• [Directions for this task]
Below are entries. Copy exactly the lines running from the line that holds "of the bunch" to the line that holds "for node in", with both ends included.

• [The records]
* * * * * * * * *

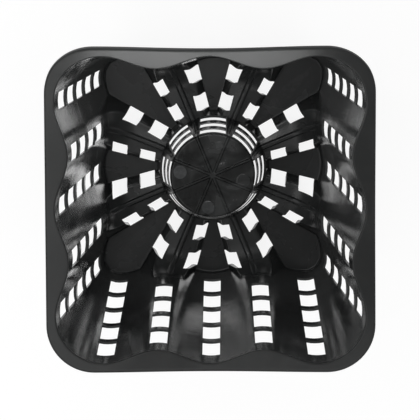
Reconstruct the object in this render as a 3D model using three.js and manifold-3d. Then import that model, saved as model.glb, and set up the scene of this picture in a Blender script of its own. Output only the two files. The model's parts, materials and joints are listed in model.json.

* * * * * * * * *

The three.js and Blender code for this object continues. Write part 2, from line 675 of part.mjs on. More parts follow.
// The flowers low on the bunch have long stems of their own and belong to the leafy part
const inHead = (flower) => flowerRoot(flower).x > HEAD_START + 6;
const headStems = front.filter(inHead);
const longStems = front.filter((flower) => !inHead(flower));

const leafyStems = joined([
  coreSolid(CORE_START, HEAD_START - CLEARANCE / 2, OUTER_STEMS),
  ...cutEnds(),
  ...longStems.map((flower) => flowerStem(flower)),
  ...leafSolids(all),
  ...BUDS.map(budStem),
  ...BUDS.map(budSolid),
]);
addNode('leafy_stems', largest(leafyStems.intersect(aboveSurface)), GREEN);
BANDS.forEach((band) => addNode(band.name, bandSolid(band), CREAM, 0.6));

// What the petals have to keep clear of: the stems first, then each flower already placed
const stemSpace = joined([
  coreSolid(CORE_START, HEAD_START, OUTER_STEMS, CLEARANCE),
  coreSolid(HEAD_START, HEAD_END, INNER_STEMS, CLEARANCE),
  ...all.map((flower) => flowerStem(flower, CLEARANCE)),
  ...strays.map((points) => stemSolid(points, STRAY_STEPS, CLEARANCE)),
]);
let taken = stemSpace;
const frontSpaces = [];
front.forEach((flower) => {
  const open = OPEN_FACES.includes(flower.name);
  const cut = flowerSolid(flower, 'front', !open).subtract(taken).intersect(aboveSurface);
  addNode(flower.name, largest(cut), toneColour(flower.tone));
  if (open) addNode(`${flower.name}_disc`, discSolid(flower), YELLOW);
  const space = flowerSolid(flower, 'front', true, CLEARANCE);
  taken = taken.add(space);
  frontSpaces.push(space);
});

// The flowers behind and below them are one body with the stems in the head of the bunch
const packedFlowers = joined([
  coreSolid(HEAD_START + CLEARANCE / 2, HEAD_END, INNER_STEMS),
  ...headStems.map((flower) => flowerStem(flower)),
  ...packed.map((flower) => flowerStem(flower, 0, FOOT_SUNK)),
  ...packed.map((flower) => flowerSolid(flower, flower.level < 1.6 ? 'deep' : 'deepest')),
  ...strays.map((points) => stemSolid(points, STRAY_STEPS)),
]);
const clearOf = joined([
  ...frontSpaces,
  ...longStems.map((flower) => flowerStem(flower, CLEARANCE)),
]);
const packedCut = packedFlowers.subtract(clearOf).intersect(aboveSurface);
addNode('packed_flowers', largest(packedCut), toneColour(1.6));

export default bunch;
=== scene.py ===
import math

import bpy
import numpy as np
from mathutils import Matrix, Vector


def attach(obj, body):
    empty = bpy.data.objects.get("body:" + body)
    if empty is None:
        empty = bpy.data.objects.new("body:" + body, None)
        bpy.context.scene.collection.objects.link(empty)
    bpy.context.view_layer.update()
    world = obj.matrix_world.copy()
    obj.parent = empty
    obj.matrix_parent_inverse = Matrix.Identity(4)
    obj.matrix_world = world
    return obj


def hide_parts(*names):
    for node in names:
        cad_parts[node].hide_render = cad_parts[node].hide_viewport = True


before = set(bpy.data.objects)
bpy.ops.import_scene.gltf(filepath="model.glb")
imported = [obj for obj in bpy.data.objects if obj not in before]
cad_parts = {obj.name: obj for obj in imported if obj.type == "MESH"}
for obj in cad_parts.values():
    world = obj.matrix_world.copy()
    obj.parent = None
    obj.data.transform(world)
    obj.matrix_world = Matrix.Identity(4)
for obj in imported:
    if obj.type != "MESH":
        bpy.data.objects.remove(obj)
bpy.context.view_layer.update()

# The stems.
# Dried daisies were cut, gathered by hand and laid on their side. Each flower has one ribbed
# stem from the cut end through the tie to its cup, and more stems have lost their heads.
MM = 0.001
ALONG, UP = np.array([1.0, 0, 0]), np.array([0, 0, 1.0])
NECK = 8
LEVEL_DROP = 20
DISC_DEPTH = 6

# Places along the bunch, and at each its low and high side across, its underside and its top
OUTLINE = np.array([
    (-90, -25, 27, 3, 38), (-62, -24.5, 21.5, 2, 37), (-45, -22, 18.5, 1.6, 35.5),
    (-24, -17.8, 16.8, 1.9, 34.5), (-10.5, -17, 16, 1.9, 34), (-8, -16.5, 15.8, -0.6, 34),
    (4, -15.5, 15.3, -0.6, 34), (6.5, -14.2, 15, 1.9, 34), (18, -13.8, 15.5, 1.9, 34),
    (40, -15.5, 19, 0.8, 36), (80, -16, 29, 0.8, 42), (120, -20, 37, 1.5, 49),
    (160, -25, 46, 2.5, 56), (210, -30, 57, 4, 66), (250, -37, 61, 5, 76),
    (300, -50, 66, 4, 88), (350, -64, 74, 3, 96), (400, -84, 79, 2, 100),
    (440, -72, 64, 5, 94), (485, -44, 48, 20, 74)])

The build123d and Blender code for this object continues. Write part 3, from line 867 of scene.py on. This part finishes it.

* * * * * * * * *

• [Output below]
// The flowers behind and below them are one body with the stems in the head of the bunch
const packedFlowers = joined([
  coreSolid(HEAD_START + CLEARANCE / 2, HEAD_END, INNER_STEMS),
  ...headStems.map((flower) => flowerStem(flower)),
  ...packed.map((flower) => flowerStem(flower, 0, FOOT_SUNK)),
  ...packed.map((flower) => flowerSolid(flower, flower.level < 1.6 ? 'deep' : 'deepest')),
  ...strays.map((points) => stemSolid(points, STRAY_STEPS)),
]);
const clearOf = joined([
  ...frontSpaces,
  ...longStems.map((flower) => flowerStem(flower, CLEARANCE)),
]);
const packedCut = packedFlowers.subtract(clearOf).intersect(aboveSurface);
addNode('packed_flowers', largest(packedCut), toneColour(1.6));

export default bunch;
=== scene.py ===
import math

import bpy
import numpy as np
from mathutils import Matrix, Vector


def attach(obj, body):
    empty = bpy.data.objects.get("body:" + body)
    if empty is None:
        empty = bpy.data.objects.new("body:" + body, None)
        bpy.context.scene.collection.objects.link(empty)
    bpy.context.view_layer.update()
    world = obj.matrix_world.copy()
    obj.parent = empty
    obj.matrix_parent_inverse = Matrix.Identity(4)
    obj.matrix_world = world
    return obj


def hide_parts(*names):
    for node in names:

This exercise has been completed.